» Task instructions
Please give back word for word the lines below, from the first one through the one with "points to -X.".

» Data block
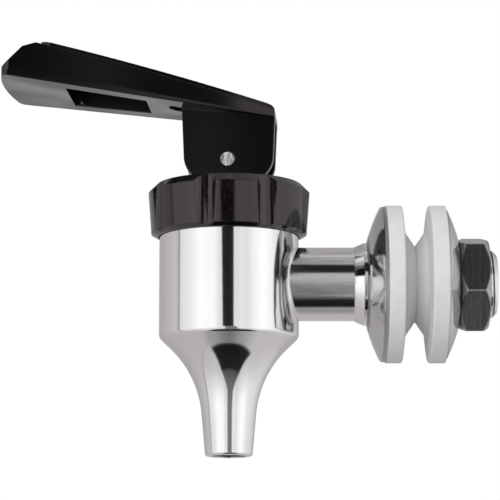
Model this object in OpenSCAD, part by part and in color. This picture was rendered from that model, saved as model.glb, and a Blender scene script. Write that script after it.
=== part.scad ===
// Push-lever spigot for a beverage dispenser, with its wall seals and clamping nut.
// The origin is on the shank axis in the wall plane, where the two silicone bosses meet.
// +X runs out of the threaded end, +Z is up, and the lever's free end points to -X.

/* [Valve body] */
// Distance from the wall plane to the upright valve axis
valve_reach = 43.8; // [42:0.1:60]
// Outside radius of the valve body
body_r = 16.45; // [16:0.05:19]
// Wall of the valve body round its chamber
body_wall = 3.7; // [3:0.1:4]
// Depth of the body's cylinder below the shank axis
body_drop = 12.7; // [12.5:0.1:20]
// Height of the body's open top above the shank axis
cup_rise = 18.5; // [17:0.1:26]
// Rounding of the body's lower corner
body_corner = 1.6; // [0.4:0.1:2]
// Height of the screwed zone under the cap
cup_thread_h = 6.6; // [4:0.1:7.5]
// How far the screwed zone is turned down from the body
cup_thread_step = 0.75; // [0.4:0.05:1]

/* [Spout] */
// Distance from the shank axis down to the spout's mouth
spout_drop = 40.6; // [38:0.1:60]
// Outside radius of the spout at its mouth
spout_tip_r = 5.6; // [5.2:0.1:6.4]
// Taper of the spout's side in degrees
spout_taper = 4.7; // [2:0.1:6]
// Slope of the funnel under the body in degrees from upright
funnel_slope = 46; // [40:1:52]
// Radius of the concave curve from the funnel to the spout
funnel_curve_r = 24; // [14:0.5:25]
// Radius of the outlet bore
outlet_r = 4.2; // [3:0.1:4.4]
// Rounding of the spout's mouth
spout_rim = 0.7; // [0.3:0.1:0.9]

/* [Shank] */
// Outside radius of the shank between body and flange
shank_r = 8.7; // [8.3:0.05:9.2]
// Radius of the flange that the front dish leans on
flange_r = 9.75; // [9.4:0.05:10.4]
// Length of the cone that rises to the flange
flange_cone = 2.3; // [1.5:0.1:4]
// Width of the flange's rim
flange_rim = 0.8; // [0.5:0.1:2]
// Outside radius of the threaded end
thread_r = 8; // [7.6:0.05:8.2]
// Length of the threaded end beyond the wall plane
thread_end = 19.1; // [18.8:0.1:40]
// Radius of the water bore through the shank
shank_bore_r = 5.5; // [4:0.1:6]
// Chamfer on the threaded end
thread_chamfer = 1; // [0.5:0.1:1.5]

/* [Valve seat] */
// Depth of the seat below the shank axis
seat_drop = 10; // [9:0.1:11]
// Height of the seat ring above the chamber floor
seat_ring_h = 1; // [0.5:0.1:1.2]
// Width of the seat ring round the outlet bore
seat_ring_w = 2.2; // [1.5:0.1:2.4]
// Chamfer round the chamber's floor
floor_chamfer = 1.5; // [0.5:0.1:2]

/* [Bonnet cap] */
// How far the cap's upper corner stands out beyond the body
cap_over = 2.65; // [2.4:0.05:4]
// How much the cap narrows from its upper corner to its foot
cap_taper = 0.7; // [0:0.05:0.8]
// Height of the cap from its lip to its top face
cap_h = 12.45; // [11:0.05:18]
// Height of the chamfer round the cap's top
cap_chamfer_h = 1.9; // [1:0.1:3]
// Width of the chamfer round the cap's top
cap_chamfer_w = 1.9; // [1:0.1:3]
// Height of the sloped lip under the skirt
cap_lip_h = 0.85; // [0.4:0.05:1.4]
// Thickness of the cap's top wall at the stem
cap_top_wall = 2.5; // [1.8:0.1:2.8]
// Height of the spring's recess above the clamping face
cap_recess = 1; // [0.6:0.1:1.5]
// Width of the clamping face inside the seat cup's neck
clamp_lip = 0.8; // [0.4:0.1:1.2]
// Number of finger flutes
flute_count = 8; // [6:1:12]
// Radius of the round cutter of each flute
flute_r = 3; // [1.5:0.1:3.4]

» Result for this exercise
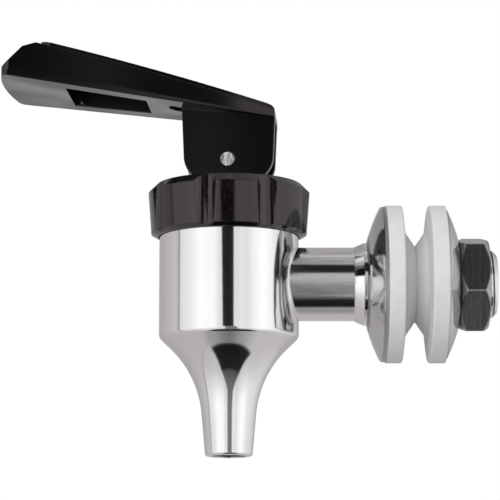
Model this object in OpenSCAD, part by part and in color. This picture was rendered from that model, saved as model.glb, and a Blender scene script. Write that script after it.
=== part.scad ===
// Push-lever spigot for a beverage dispenser, with its wall seals and clamping nut.
// The origin is on the shank axis in the wall plane, where the two silicone bosses meet.
// +X runs out of the threaded end, +Z is up, and the lever's free end points to -X.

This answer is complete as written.